Waseem Akhtar, Pakistan's probable next mayor, to run Karachi via video link from prison

The imprisoned politician who is almost certain to be the next mayor of Pakistan's largest and richest city of Karachi will run the teeming metropolis via 'video link' from his prison cell, his lawyer said on Wednesday.

Reuters August 24, 2016 19:06:44 IST
Waseem Akhtar, Pakistan's probable next mayor, to run Karachi via video link from prison

Karachi: The imprisoned politician who is almost certain to be the next mayor of Pakistan's largest and richest city of Karachi will run the teeming metropolis via "video link" from his prison cell, his lawyer said on Wednesday.

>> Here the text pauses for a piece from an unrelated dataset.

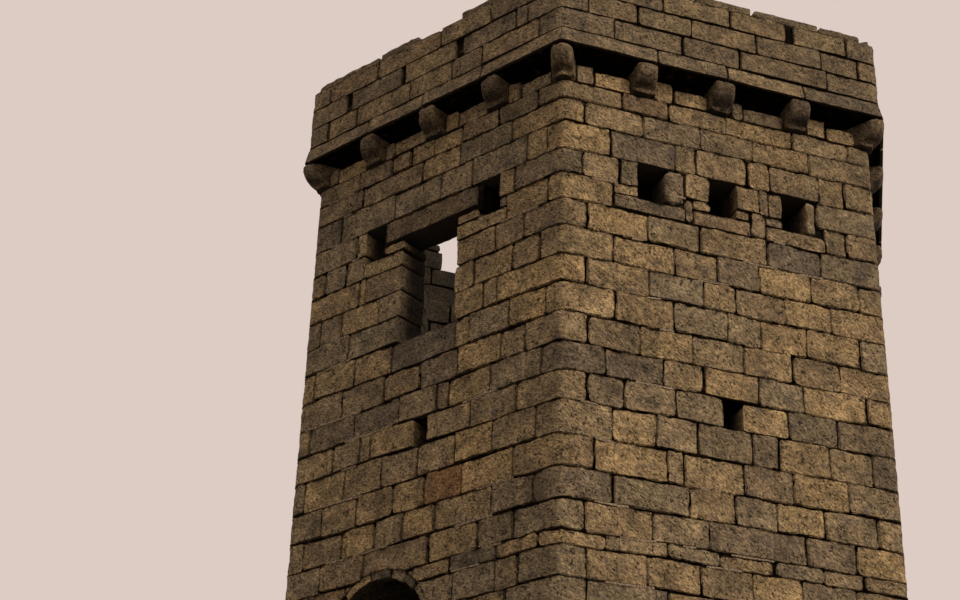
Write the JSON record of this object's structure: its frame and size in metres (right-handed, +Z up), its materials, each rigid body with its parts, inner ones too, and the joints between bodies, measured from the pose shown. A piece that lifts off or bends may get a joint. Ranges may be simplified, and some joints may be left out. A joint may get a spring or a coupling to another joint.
{
  "type": "castle keep",
  "caption": "Roofless hexagonal stone castle keep with a corbelled parapet, an arched upper doorway, a window, slits and beam sockets.",
  "frame": {"origin": "centre of the hexagonal base at ground level", "axes": "+Z up, -Y out of the front side, +X to the right of someone facing the front"},
  "size_m": [8.0734, 6.9918, 14.76],
  "materials": {
    "ashlar_lower": "weathered split-faced ashlar, earth stained",
    "ashlar_upper": "weathered split-faced ashlar with lichen",
    "dressed_stone": "dressed and weathered",
    "parapet_stone": "weathered squared stone",
    "cap_stone": "weathered, lichen on top",
    "joist_oak": "rough hewn, grey with age",
    "floor_board": "worn, grey with age"
  },
  "bodies": {
    "root": {"front_base_wall": "ashlar_lower", "front_right_base_wall": "ashlar_lower", "back_right_base_wall": "ashlar_lower", "back_base_wall": "ashlar_lower", "back_left_base_wall": "ashlar_lower", "front_left_base_wall": "ashlar_lower", "entrance_floor_joists": "joist_oak", "entrance_floor_boards": "floor_board", "front_lower_wall": "ashlar_lower", "front_right_lower_wall": "ashlar_lower", "back_right_lower_wall": "ashlar_lower", "back_lower_wall": "ashlar_lower", "back_left_lower_wall": "ashlar_lower", "doorway_left_wall": "ashlar_lower", "doorway_right_wall": "ashlar_lower", "doorway_arch_wall": "ashlar_lower", "upper_floor_joists": "joist_oak", "upper_floor_boards": "floor_board", "front_upper_wall": "ashlar_upper", "front_socket_course": "ashlar_upper", "front_top_wall": "ashlar_upper", "front_right_upper_wall": "ashlar_upper", "back_right_upper_wall": "ashlar_upper", "back_upper_wall": "ashlar_upper", "back_left_upper_wall": "ashlar_upper", "window_breast_wall": "ashlar_upper", "window_left_wall": "ashlar_upper", "window_right_wall": "ashlar_upper", "window_lintel": "dressed_stone", "front_left_top_wall": "ashlar_upper", "front_head_course": "ashlar_upper", "front_right_head_course": "ashlar_upper", "back_right_head_course": "ashlar_upper", "back_head_course": "ashlar_upper", "back_left_head_course": "ashlar_upper", "front_left_head_course": "ashlar_upper", "corbels": "dressed_stone", "front_parapet": "parapet_stone", "front_right_parapet": "parapet_stone", "back_right_parapet": "parapet_stone", "back_parapet": "parapet_stone", "back_left_parapet": "parapet_stone", "front_left_parapet": "parapet_stone", "parapet_cap_stones": "cap_stone"}
  },
  "joints": []
}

Waseem Akhtar Pakistans probable next mayor to run Karachi via video link from prison

File image of Waseem Akhtar. Reuters

Waseem Akhtar, who was arrested last month on suspicion of aiding alleged militants, arrived in an armoured police vehicle at the British-era Karachi Metropolitan Corporation building to cast his vote in the final round of elections that has his party in an unassailable lead.

Akhtar is a member of the Muttahida Qaumi Movement (MQM), which swept local elections in December, but he could not take office because of legal challenges that prevented members of the city council from casting their vote. MQM controls the council.

"He will open an office in jail and via video link, he will conduct council sessions," Mahfooz Yar Khan, Akhtar's lawyer, told reporters outside the council building as his client voted inside. "He can run Karachi via video link for five years."

The election of an imprisoned politician as mayor is symbolic of the ongoing power struggle for control of Karachi, a port city that is home to 20 million people, the stock exchange, central bank, as well as militants and gangsters.

Akhtar's secular MQM has dominated politics and commerce in the city for decades, but a paramilitary crackdown on crime since 2013 has undermined its power base.

On Tuesday, police lodged a case of treason against MQM's firebrand London-based leader, Altaf Hussain, and sealed the party's headquarters after Hussain had incited supporters to attack the office of a TV channel in clashes that left one dead.

How Akhtar will manage to run the city is far from clear, with the courts not expected to release him before he likely takes oath on 30 August.

MQM officials have said they will ask authorities to provide him with a well-furnished office. Police will escort him to any meetings he is allowed to attend on the outside.

Security forces have arrested scores of MQM members in the last year and accuse them of torture, murder and racketeering in a bid to keep their grip on the city. MQM denies any link to crime and accuses paramilitary forces of a series of extra-judicial killings of its members.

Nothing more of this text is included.